Bim Adewunmi, The Guardian, 23rd August 2013The comedy gets much broader and blunter in the second episode of David Walliams's school sitcom, as seedy and inappropriate gym teacher Mr Gunn (Philip Glenister) thrusts pointedly in front of comely new French mistress Miss Postern (Catherine Tate).
Gunn and Mr Church (Walliams), the buttoned-up science department deputy head, are locked in a battle for Miss Postern's attention while she plays one off against the other. But she's a bit thick (she's never been to France and you have to wonder, generally, at her level of French-speaking ability), falling apart in front of frosty, iron-clad head teacher Ms Baron (Frances de la Tour, whom we don't see enough of). Tonight the staff, in a bit of Walliam's Britain's Got Talent self-reference, organise a teachers' talent show.

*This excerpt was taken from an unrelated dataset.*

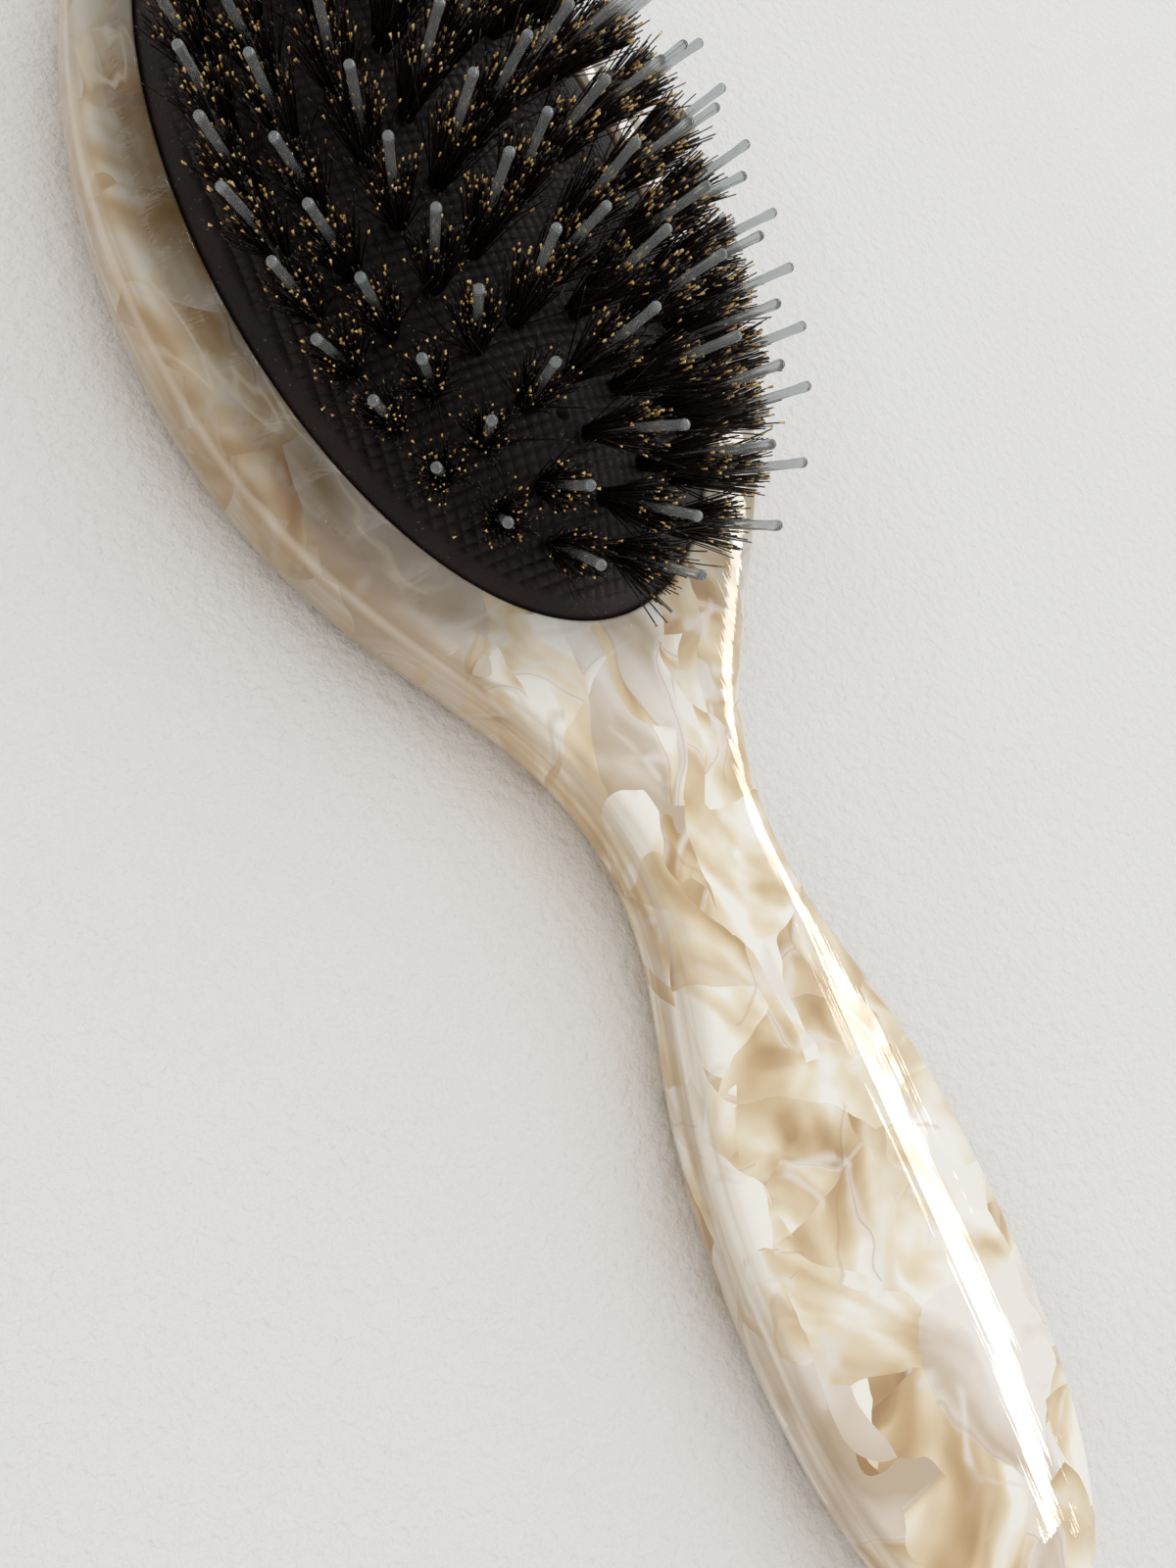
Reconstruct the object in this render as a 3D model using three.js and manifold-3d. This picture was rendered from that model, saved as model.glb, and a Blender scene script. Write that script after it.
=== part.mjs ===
// Oval cushion hairbrush: a one-piece handle body, an air cushion of rubber, and five rows of tufts.
// Units are millimetres. The brush lies on its back on z = 0, with the tufts pointing up (+Z), the
// rounded tip of the head towards +Y and the grip towards -Y. The origin is on the flat back, under
// the middle of the cushion.
import * as THREE from 'three';
import { mergeVertices } from 'three/addons/utils/BufferGeometryUtils.js';
import Module from 'manifold-3d';

const wasm = await Module();
wasm.setup();

// Driving dimensions of the handle body, seen from above.
const headTipY = 54.5;
const headHalfWidth = 34;
const headWidestY = -3;
const neckHalfWidth = 7.9;
const neckY = -72.7;
const gripHalfWidth = 15.2;
const gripWidestY = -116;
const gripEndY = -152.5;
const outlineStepsPerCurve = 14;

// How far each curve of the outline reaches straight on from its two ends before it turns away.
const gripEndReach = 5.5;
const gripReachDown = 30;
const gripReachUp = 26;
const neckReachDown = 13.5;
const neckReachUp = 24.5;
const headReachDown = 41;
const headReachUp = 26;
const headTipReach = 19.6;

// The body is one flat plate with rounded edges: a quarter oval above and below the widest line.
const bodyThickness = 11.6;
const edgeWidth = 6;
const edgeHeight = 5.2;
const edgeSteps = 4;

// Driving dimensions of the cushion, whose outline is an oval around the origin.
const cushionHalfWidth = 26.5;
const cushionHalfLength = 46.8;
const cushionRimZ = 11.3;
const domeHeight = 9.4;
const membrane = 1.3;
const beadWidth = 1.3;
const beadTopZ = 10.2;
const beadHeight = 1.3;
const ovalSegments = 40;

// The air chamber in the body, with the groove that holds the bead of the cushion.
const gap = 0.35;
const chamberFloorZ = 6;

// Driving dimensions of one tuft: bristles round a longer nylon pin, measured from the cushion.
const tuftSides = 6;
const footDepth = 2.7;
const footRadius = 0.85;
const bristleTopRadius = 1.85;
const bristleHeight = 9.3;
const pinRadius = 0.54;
const pinShoulderHeight = 9.9;
const pinTipRadius = 0.46;
const pinHeight = 14.2;
const pinTipHeight = 14.6;
const tuftHoleRadius = 1.5;
const wireRadius = 0.32;
const wireSides = 4;
const wireDepth = 2.25;

// Rows of tufts: inset from the edge of the cushion, number of tufts, the share of one step by which
// the row starts past the side of the oval, and how far its tufts lean outwards, in degrees.
const rows = [
  { name: 'row_1', inset: 5.6, count: 32, offset: 0, lean: 36 },
  { name: 'row_2', inset: 10.1, count: 26, offset: 0.5, lean: 33 },
  { name: 'row_3', inset: 15.9, count: 20, offset: 0, lean: 25.5 },
  { name: 'row_4', inset: 21.4, count: 14, offset: 0.5, lean: 8 },
];
const tuftsPerWire = 2;
const middleRow = { name: 'middle', count: 5, pitch: 8 };

// The air vent in the cushion, beside the end of row 3.
const ventHole = { x: -2.2, y: -28.6, inset: 16.6, radius: 0.65 };

const acetate = new THREE.MeshStandardMaterial({ color: 0xdcc8aa, roughness: 0.15, metalness: 0 });
const rubber = new THREE.MeshStandardMaterial({ color: 0x17171a, roughness: 0.6, metalness: 0 });
const bristle = new THREE.MeshStandardMaterial({ color: 0x3a2d22, roughness: 0.5, metalness: 0 });

// Turns a closed geometry into a manifold solid.
function toSolid(geometry) {
  const bare = geometry.clone();
  bare.deleteAttribute('normal');
  bare.deleteAttribute('uv');
  const merged = mergeVertices(bare);
  return new wasm.Manifold(new wasm.Mesh({
    numProp: 3,
    vertProperties: new Float32Array(merged.attributes.position.array),
    triVerts: new Uint32Array(merged.index.array),
  }));
}

// Turns a manifold solid into a geometry.
function toGeometry(solid) {
  const mesh = solid.getMesh();
  const geometry = new THREE.BufferGeometry();
  geometry.setAttribute('position', new THREE.BufferAttribute(new Float32Array(mesh.vertProperties), 3));
  geometry.setIndex(new THREE.BufferAttribute(new Uint32Array(mesh.triVerts), 1));
  geometry.computeVertexNormals();
  return geometry;
}

function addNode(group, name, geometry, material) {
  const mesh = new THREE.Mesh(geometry, material);
  mesh.name = name;
  group.add(mesh);
}

// Outline of the body, drawn up the right side from the grip's end to the head's tip and mirrored.
// Each curve leaves and arrives square to the length or the width of the brush.
function bodyOutline() {
  const v = (x, y) => new THREE.Vector2(x, y);
  const end = v(0, gripEndY);
  const grip = v(gripHalfWidth, gripWidestY);
  const neck = v(neckHalfWidth, neckY);
  const head = v(headHalfWidth, headWidestY);
  const tip = v(0, headTipY);
  const rightSide = [
    [end, v(gripEndReach, gripEndY), v(gripHalfWidth, gripWidestY - gripReachDown), grip],
    [grip, v(gripHalfWidth, gripWidestY + gripReachUp), v(neckHalfWidth, neckY - neckReachDown), neck],
    [neck, v(neckHalfWidth, neckY + neckReachUp), v(headHalfWidth, headWidestY - headReachDown), head],
    [head, v(headHalfWidth, headWidestY + headReachUp), v(headTipReach, headTipY), tip],
  ];
  const points = rightSide.flatMap((curve) => (
    new THREE.CubicBezierCurve(...curve).getPoints(outlineStepsPerCurve).slice(0, -1)));
  const leftSide = points.slice(1).reverse().map((point) => v(-point.x, point.y));
  return new THREE.Shape([...points, tip, ...leftSide]);
}

// A straight-walled oval, larger than the cushion by the margin, between two heights.
function ovalBlock(margin, bottomZ, topZ) {
  const shape = new THREE.Shape();
  shape.absellipse(0, 0, cushionHalfWidth + margin, cushionHalfLength + margin, 0, 2 * Math.PI, false);
  const geometry = new THREE.ExtrudeGeometry(shape, {
    depth: topZ - bottomZ, bevelEnabled: false, curveSegments: ovalSegments / 2 });
  return toSolid(geometry.translate(0, 0, bottomZ));
}

function makeBody() {
  const plate = new THREE.ExtrudeGeometry(bodyOutline(), {
    depth: bodyThickness - 2 * edgeHeight,
    bevelThickness: edgeHeight,
    bevelSize: edgeWidth,
    bevelOffset: -edgeWidth,
    bevelSegments: edgeSteps,
  });
  const chamber = ovalBlock(gap, chamberFloorZ, bodyThickness + 1);
  const groove = ovalBlock(beadWidth + gap, beadTopZ - beadHeight - gap, beadTopZ + gap);
  const solid = toSolid(plate.translate(0, 0, edgeHeight)).subtract(chamber).subtract(groove);
  return toGeometry(solid);
}

// Height of the cushion's outer face at an inset from its edge.
function domeZ(inset) {
  return cushionRimZ + domeHeight * (1 - (1 - inset / cushionHalfWidth) ** 2);
}

// Turns a profile of (distance from the middle line, height) into an oval ring of that profile. The
// middle of the oval is a line, because its length and width differ by the same amount all over.
function ovalLathe(profile, segments) {
  const geometry = new THREE.LatheGeometry(profile, segments);
  const position = geometry.attributes.position;
  const middleLine = cushionHalfLength - cushionHalfWidth;
  for (let i = 0; i < position.count; i += 1) {
    const angle = Math.floor(i / profile.length) / segments * 2 * Math.PI;
    const point = profile[i % profile.length];
    position.setXYZ(i, point.x * Math.cos(angle), (point.x + middleLine) * Math.sin(angle), point.y);
  }
  return geometry;
}

// A tuft's place: its point on the cushion's outer face and the direction that it stands in.
function tuftPlace(x, y, inset, outward, lean) {
  const sideways = outward.multiplyScalar(Math.sin(THREE.MathUtils.degToRad(lean)));
  return {
    point: new THREE.Vector3(x, y, domeZ(inset)),
    direction: new THREE.Vector3(sideways.x, sideways.y, Math.cos(THREE.MathUtils.degToRad(lean))),
  };
}

function rowPlaces(row) {
  const halfWidth = cushionHalfWidth - row.inset;
  const halfLength = cushionHalfLength - row.inset;
  const oval = new THREE.EllipseCurve(0, 0, halfWidth, halfLength, 0, 2 * Math.PI, false);
  return Array.from({ length: row.count }, (_, i) => {
    const point = oval.getPointAt((i + row.offset) / row.count);
    const outward = new THREE.Vector2(point.x / halfWidth ** 2, point.y / halfLength ** 2).normalize();
    return tuftPlace(point.x, point.y, row.inset, outward, row.lean);
  });
}

function middlePlaces() {
  return Array.from({ length: middleRow.count }, (_, i) => {
    const y = (i - (middleRow.count - 1) / 2) * middleRow.pitch;
    return tuftPlace(0, y, cushionHalfWidth, new THREE.Vector2(0, 0), 0);
  });
}

// The matrix that stands a shape made along +Z in a tuft's place.
function placeMatrix(place) {
  const turn = new THREE.Quaternion().setFromUnitVectors(new THREE.Vector3(0, 0, 1), place.direction);
  return new THREE.Matrix4().compose(place.point, turn, new THREE.Vector3(1, 1, 1));
}

function makeTuft(place) {
  const profile = [
    new THREE.Vector2(0, -footDepth),
    new THREE.Vector2(footRadius, -footDepth),
    new THREE.Vector2(bristleTopRadius, bristleHeight),
    new THREE.Vector2(pinRadius, pinShoulderHeight),
    new THREE.Vector2(pinTipRadius, pinHeight),
    new THREE.Vector2(0, pinTipHeight),
  ];
  const geometry = new THREE.LatheGeometry(profile, tuftSides).rotateX(Math.PI / 2);
  return toSolid(geometry.applyMatrix4(placeMatrix(place)));
}

// The wire under the cushion that holds two tufts, from the middle of one foot to the other.
function makeWire(from, to) {
  const start = from.point.clone().addScaledVector(from.direction, -wireDepth);
  const end = to.point.clone().addScaledVector(to.direction, -wireDepth);
  const span = end.clone().sub(start);
  const geometry = new THREE.CylinderGeometry(wireRadius, wireRadius, span.length(), wireSides);
  geometry.rotateX(Math.PI / 2);
  return toSolid(geometry.applyMatrix4(placeMatrix({
    point: start.add(end).multiplyScalar(0.5),
    direction: span.normalize(),
  })));
}

function makeTufts(places) {
  let solid = makeTuft(places[0]);
  for (let i = 1; i < places.length; i += 1) {
    solid = solid.add(makeTuft(places[i])).add(makeWire(places[i - 1], places[i]));
  }
  return toGeometry(solid);
}

// Insets at which the faceted dome bends, from the middle to the edge: half-way between the rows, so
// that the holes of a row lie within one band of facets.
function domeInsets() {
  const insets = [0, ...rows.map((row) => row.inset), cushionHalfWidth];
  const halfWays = insets.slice(1).map((inset, i) => (inset + insets[i]) / 2);
  return [0, ...halfWays, cushionHalfWidth].reverse();
}

// The cushion: a domed membrane with a bead round its edge, a hole for each tuft and an air vent.
function makeCushion(places) {
  const profile = domeInsets().map((inset) => new THREE.Vector2(
    (cushionHalfWidth - membrane) * (1 - inset / cushionHalfWidth), domeZ(inset) - membrane));
  const beadBottomZ = beadTopZ - beadHeight;
  profile.push(new THREE.Vector2(cushionHalfWidth - membrane, beadBottomZ));
  profile.push(new THREE.Vector2(cushionHalfWidth + beadWidth, beadBottomZ));
  profile.push(new THREE.Vector2(cushionHalfWidth + beadWidth, beadTopZ));
  profile.push(new THREE.Vector2(cushionHalfWidth, beadTopZ));
  for (const inset of domeInsets().reverse()) {
    profile.push(new THREE.Vector2(cushionHalfWidth - inset, domeZ(inset)));
  }
  let solid = toSolid(ovalLathe(profile, ovalSegments));
  const cutterLength = 3 * membrane + footDepth;
  for (const place of places) {
    const cutter = new THREE.CylinderGeometry(tuftHoleRadius, tuftHoleRadius, cutterLength, tuftSides);
    cutter.rotateX(Math.PI / 2);
    solid = solid.subtract(toSolid(cutter.applyMatrix4(placeMatrix(place))));
  }
  const vent = new THREE.CylinderGeometry(ventHole.radius, ventHole.radius, 3 * membrane, tuftSides);
  vent.rotateX(Math.PI / 2).translate(ventHole.x, ventHole.y, domeZ(ventHole.inset) - membrane / 2);
  return toGeometry(solid.subtract(toSolid(vent)));
}

const brush = new THREE.Group();
addNode(brush, 'handle_body', makeBody(), acetate);

const middle = middlePlaces();
const places = [...rows.flatMap(rowPlaces), ...middle];
addNode(brush, 'rubber_cushion', makeCushion(places), rubber);

for (const row of rows) {
  const rowTufts = rowPlaces(row);
  for (let i = 0; i < row.count; i += tuftsPerWire) {
    const number = String(i / tuftsPerWire + 1).padStart(2, '0');
    addNode(brush, `tufts_${row.name}_${number}`, makeTufts(rowTufts.slice(i, i + tuftsPerWire)), bristle);
  }
}
middle.forEach((place, i) => {
  addNode(brush, `tuft_${middleRow.name}_${i + 1}`, makeTufts([place]), bristle);
});

export default brush;
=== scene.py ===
import math

import bmesh
import bpy
import numpy as np
from mathutils import Matrix, Vector
from mathutils.geometry import delaunay_2d_cdt


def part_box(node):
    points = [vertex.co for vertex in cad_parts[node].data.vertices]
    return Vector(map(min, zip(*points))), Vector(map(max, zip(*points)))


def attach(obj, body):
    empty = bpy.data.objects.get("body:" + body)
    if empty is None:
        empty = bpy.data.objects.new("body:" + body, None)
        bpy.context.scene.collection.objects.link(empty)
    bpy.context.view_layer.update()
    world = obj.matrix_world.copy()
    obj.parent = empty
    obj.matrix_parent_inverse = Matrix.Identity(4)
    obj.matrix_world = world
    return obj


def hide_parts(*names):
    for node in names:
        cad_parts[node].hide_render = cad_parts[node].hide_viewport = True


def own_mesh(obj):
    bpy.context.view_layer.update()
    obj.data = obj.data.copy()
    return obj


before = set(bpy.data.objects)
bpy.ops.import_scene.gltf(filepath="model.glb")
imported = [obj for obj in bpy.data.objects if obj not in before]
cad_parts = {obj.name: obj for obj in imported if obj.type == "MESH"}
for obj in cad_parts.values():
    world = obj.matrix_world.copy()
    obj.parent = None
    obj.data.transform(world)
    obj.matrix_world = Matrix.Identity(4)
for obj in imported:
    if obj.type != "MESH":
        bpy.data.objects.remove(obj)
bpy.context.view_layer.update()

# Meshes are worked out in millimetres in the frame's axes and scaled to metres when they are made.
# Lights and the camera are placed in metres. The brush lies on its back on z = 0, its head towards
# +Y, with the tufts pointing up.
MM = 0.001
random = np.random.default_rng(20)


def box_mm(node):
    """Lowest and highest corners of a CAD node, in millimetres."""
    low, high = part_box(node)
    return np.array(low) / MM, np.array(high) / MM


body_low, body_high = box_mm("handle_body")
cushion_high = box_mm("rubber_cushion")[1]

# Driving dimensions of the body's outline, as in the CAD, with its ends taken from the frame.
HEAD_TIP_Y = body_high[1]
HEAD_HALF_WIDTH = body_high[0]
HEAD_WIDEST_Y = -3
NECK_HALF_WIDTH = 7.9
NECK_Y = -72.7
GRIP_HALF_WIDTH = 15.2
GRIP_WIDEST_Y = -116
GRIP_END_Y = body_low[1]
OUTLINE_SPACING = 0.9

# How far the handles of the outline's curves reach: up and down the brush, and sideways at its ends.
GRIP_END_REACH = 5.5
GRIP_REACH_DOWN = 30
GRIP_REACH_UP = 26
NECK_REACH_DOWN = 13.5
NECK_REACH_UP = 24.5
HEAD_REACH_DOWN = 41
HEAD_REACH_UP = 26
HEAD_TIP_REACH = 19.6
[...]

Alison Graham, Radio Times, 23rd August 2013It's encouraging to see that David Walliams isn't above taking a pop at Britain's Got Talent. This week French teacher Miss Postern (Catherine Tate) decides to hold a charity talent contest for the teachers - to prove how wacky and zany she imagines she is.
It's a heaven-sent opportunity for love-struck chemistry teacher Mr Church (Walliams) to get closer to her with a duet. But as Walliams gets his oboe out, they face stiff competition from Philip Glenister's seedy gym teacher Trevor Gunn.
Big School succeeds because the cast is more than capable of spinning comedy gold out of some very crude elements.
Frances de La Tour as headmistress Miss Baron is magnificent tonight on the subject of Pudsey Bear. And Daniel Rigby's po-faced music teacher Mr Martin finally gets a chance to shine.
Best line of tonight's episode? It has to be Miss Postern's description of John Lennon as "one of the main ones of The Beatles".